Residents in the United Kingdom undertook 53 million trips to the EU-27 in 2016, whether for business, leisure or other purposes, spending about EUR 28 billion while in the other Member States. Imposing a visa requirement on United Kingdom nationals who are British citizens could diminish the economic benefit for the Union that results from these trips, reduce trade relations and harm the economic interest of the Union.
For more details, see the following document by the Centre for Economics and Business Research (referenced by the proposal)
The EU is proposing that
The proposal would mean that UK citizens would not need a visa when travelling to the Schengen area for short stays of up to 90 days in any 180-day period. In the scenario where the UK leaves the EU without a deal, this would apply as of 30 March 2019. If a deal is reached, however, it would apply as of the end of the transition period, as outlined in the Withdrawal Agreement. This follows the Commission’s continued commitment that citizens’ rights must come first in the negotiations on the UK’s withdrawal from the EU.
This proposal is entirely conditional upon the UK also granting reciprocal and non-discriminatory visa-free travel for all EU Member States, in line with the principle of visa reciprocity. The UK government has declared its intention not to require a visa from citizens of the EU27 Member States for shorts stays for the purposes of tourism and business. EU rules on non-EU nationals travelling to the EU, such as those on border control, would of course apply to UK citizens once they are no longer EU citizens.
Today’s proposal is one of the preparedness measures needed as a consequence of the United Kingdom’s withdrawal from the European Union. It is separate to the ongoing negotiations on the UK’s orderly withdrawal.
The proposal needs to be adopted by the EU Parliament and the EU Council. The EU Commission has called on both institutions to make quick progress on this proposal so that it can be adopted in good time before 30 March 2019.

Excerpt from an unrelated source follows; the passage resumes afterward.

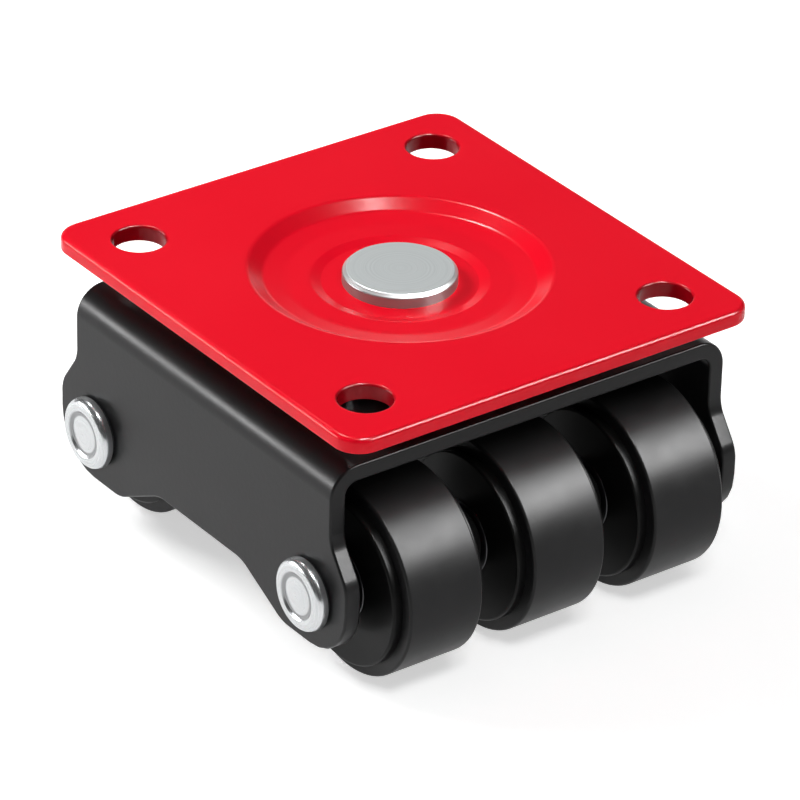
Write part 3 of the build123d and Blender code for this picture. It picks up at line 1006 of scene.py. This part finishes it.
def hang_world():
    """White to the camera; in reflections dark, with a dim back that is white low down."""
    world = bpy.data.worlds.new("studio")
    bpy.context.scene.world = world
    world.use_nodes = True
    tree = world.node_tree
    tree.nodes.clear()
    link = tree.links.new
    ray = add_node(tree, "ShaderNodeLightPath")
    direction = add_node(tree, "ShaderNodeTexCoord")
    parts = add_node(tree, "ShaderNodeSeparateXYZ")
    behind = add_node(
        tree, "ShaderNodeVectorMath", {1: (-sin(VIEW_TURN), cos(VIEW_TURN), 0)},
        operation="DOT_PRODUCT",
    )
    across = add_node(
        tree, "ShaderNodeVectorMath", {1: (cos(VIEW_TURN), sin(VIEW_TURN), 0)},
        operation="DOT_PRODUCT",
    )
    aside = add_node(tree, "ShaderNodeMath", operation="ABSOLUTE")
    within = add_node(tree, "ShaderNodeMath", operation="SUBTRACT")
    wide = add_node(
        tree, "ShaderNodeMapRange",
        {"From Min": BACKDROP_SIDES[0], "From Max": BACKDROP_SIDES[1]},
        interpolation_type="SMOOTHSTEP",
    )
    low = add_node(
        tree, "ShaderNodeMapRange",
        {
            "From Min": BACKDROP_TOP[0], "From Max": BACKDROP_TOP[1],
            "To Min": 1.0, "To Max": STUDIO_DIM,
        },
        interpolation_type="SMOOTHSTEP",
    )
    backdrop = add_node(tree, "ShaderNodeMath", operation="MULTIPLY")
    fade = add_node(tree, "ShaderNodeMath", {1: STUDIO_DARK}, operation="MAXIMUM")
    glossy = add_node(tree, "ShaderNodeMath", operation="MULTIPLY")
    seen = add_node(tree, "ShaderNodeMath", operation="MAXIMUM")
    white = add_node(tree, "ShaderNodeMath", operation="MAXIMUM")
    level = add_node(tree, "ShaderNodeMath", operation="MAXIMUM")
    lit = add_node(tree, "ShaderNodeMath", {1: AMBIENT}, operation="MULTIPLY")
    back = add_node(tree, "ShaderNodeBackground", {"Color": WHITE})
    out = add_node(tree, "ShaderNodeOutputWorld")
    link(direction.outputs["Generated"], parts.inputs[0])
    link(direction.outputs["Generated"], behind.inputs[0])
    link(direction.outputs["Generated"], across.inputs[0])
    link(across.outputs["Value"], aside.inputs[0])
    link(behind.outputs["Value"], within.inputs[0])
    link(aside.outputs[0], within.inputs[1])
    link(within.outputs[0], wide.inputs["Value"])
    link(parts.outputs["Z"], low.inputs["Value"])
    link(wide.outputs["Result"], backdrop.inputs[0])
    link(low.outputs["Result"], backdrop.inputs[1])
    link(backdrop.outputs[0], fade.inputs[0])
    link(ray.outputs["Is Glossy Ray"], glossy.inputs[0])
    link(fade.outputs[0], glossy.inputs[1])
    link(ray.outputs["Is Camera Ray"], seen.inputs[0])
    link(ray.outputs["Is Transmission Ray"], seen.inputs[1])
    link(seen.outputs[0], white.inputs[0])
    link(glossy.outputs[0], white.inputs[1])
    link(ray.outputs["Is Diffuse Ray"], lit.inputs[0])
    link(white.outputs[0], level.inputs[0])
    link(lit.outputs[0], level.inputs[1])
    link(level.outputs[0], back.inputs["Strength"])
    link(back.outputs[0], out.inputs["Surface"])


def hang_lamps():
    """Two boxes that light the caster, and four that it only reflects."""
    softbox("front_right_box", (0.51, -0.61, 0.64), (0.55, 0.38), 29.0, light=False)
    softbox("left_back_box", (-0.42, 0.70, 0.57), (0.45, 0.22), 6.2, shine=False)
    softbox("left_back_strip", (-0.69, 0.69, 0.20), (0.50, 0.12), 6.0, light=False)
    softbox("overhead_box", (-0.10, -0.51, 0.86), (0.36, 0.20), 2.8, shine=False)
    softbox("overhead_strip", (0.07, -0.19, 0.97), (0.26, 0.18), 26.0, light=False)
    softbox("top_back_strip", (0.06, 0.54, 0.84), (0.20, 0.10), 5.0, light=False)


def set_camera():
    """Camera at the photograph's place, with a slight roll."""
    lens = bpy.data.cameras.new("camera")
    lens.lens = VIEW_LENS
    camera = bpy.data.objects.new("camera", lens)
    back = Vector((
        sin(VIEW_TURN) * cos(VIEW_HEIGHT), -cos(VIEW_TURN) * cos(VIEW_HEIGHT), sin(VIEW_HEIGHT),
    ))
    camera.location = VIEW_AIM + back * VIEW_DISTANCE
    camera.rotation_mode = "QUATERNION"
    roll = Quaternion((0, 0, 1), VIEW_TILT)
    camera.rotation_quaternion = (-back).to_track_quat("-Z", "Y") @ roll
    bpy.context.scene.collection.objects.link(camera)
    bpy.context.scene.camera = camera


def build_caster():
    """All pieces, each on its body, with its finish."""
    finishes = make_finishes()

    def dress(piece, body, node, slot):
        """Smooths a piece that there is only one of and fits it."""
        smooth(piece)
        fit(piece, body, node, finishes[slot])

    dress(stamped_plate(), "plate", "top_plate", "red_powder_coat")
    dress(kingpin_rivet(), "plate", "kingpin", "turned_steel")
    dress(kingpin_tube(), "plate", "pivot_sleeve", "turned_steel")
    dress(race_cup(), "plate", "lower_race_cup", "zinc_steel")
    for level, count in (("upper", UPPER_BALLS), ("lower", LOWER_BALLS)):
        ring = ball_set(f"{level}_ball_set", f"{level}_balls", count)
        dress(ring, f"{level}_ball_ring", f"{level}_balls", "ball_steel")
    dress(bent_frame(), "fork", "frame", "black_coat")

    bush = half_size("front_left_bush")
    spacer_start = middle_of("front_middle_bush").x + bush.x + END_FLOAT
    washer_start = middle_of("front_right_bush").x + bush.x + END_FLOAT
    first = {
        "riveted_axle": (riveted_axle(), "axle", "zinc_steel"),
        "spacer_tubes": (
            collar_pair("front_spacer_tubes", "front_wheel_spacers", spacer_start),
            "wheel_spacers", "spacer_black",
        ),
        "thick_washers": (
            collar_pair("front_thick_washers", "front_end_washers", washer_start),
            "end_washers", "spacer_black",
        ),
    }
    to_rear = middle_of("rear_axle") - middle_of("front_axle")
    for kind, (piece, node, slot) in first.items():
        smooth(piece)
        twin = copy_moved(piece, f"rear_{kind}", to_rear)
        fit(piece, "fork", f"front_{node}", finishes[slot])
        fit(twin, "fork", f"rear_{node}", finishes[slot])

    wheel_parts = {
        "tread": (tread_ring(), "tyre", "tread_black"),
        "hub": (wheel_hub(), "core", "core_black"),
        "bearing": (bearing_bush(), "bush", "bush_steel"),
    }
    for kind, (piece, node, slot) in wheel_parts.items():
        smooth(piece)
        home = middle_of(f"front_left_{node}")
        for end in ENDS:
            for side in SIDES:
                target = f"{end}_{side}_{node}"
                made = piece
                if target != f"front_left_{node}":
                    made = copy_moved(piece, f"{end}_{side}_{kind}", middle_of(target) - home)
                fit(made, f"{end}_{side}_wheel", target, finishes[slot])


set_camera()
build_caster()
lay_floor()
hang_world()
hang_lamps()
bpy.context.scene.view_settings.view_transform = "Standard"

However it’s worth noting the following paragraphs:
Regulation (EU) 2017/222610 establishing an Entry/Exit system (EES) further improves the security and management of the Union’s external borders. The main objectives of this regulation are to improve the quality of border checks for third-country nationals and to ensure a systematic and reliable identification of overstayers. The future Entry/Exit system (EES) will thus be an important element to ensure lawful use of the visa-free stays in the Schengen area by third country nationals and to contribute to preventing irregular migration of nationals from visa-free countries.
Regulation (EU) 2018/124011 establishing a European Travel Information and Authorisation System (ETIAS) will close the information gap regarding travellers exempt from the requirement of being in possession of a visa when crossing the external borders. The system will determine the eligibility of visa-exempt third-country nationals prior to their travel to the Schengen area, and whether such travel poses a security, illegal immigration or high epidemic risk.
This means that UK citizens will be required to follow the requirements of the European Visa Waiver and Electronic Travel Authorisation System (ETIAS) which is due to be introduced in 2020.
In the spirit of reciprocity, which the EU is keen on, will the UK consider a similar sysem for EU citizens wishing to visit the UK ?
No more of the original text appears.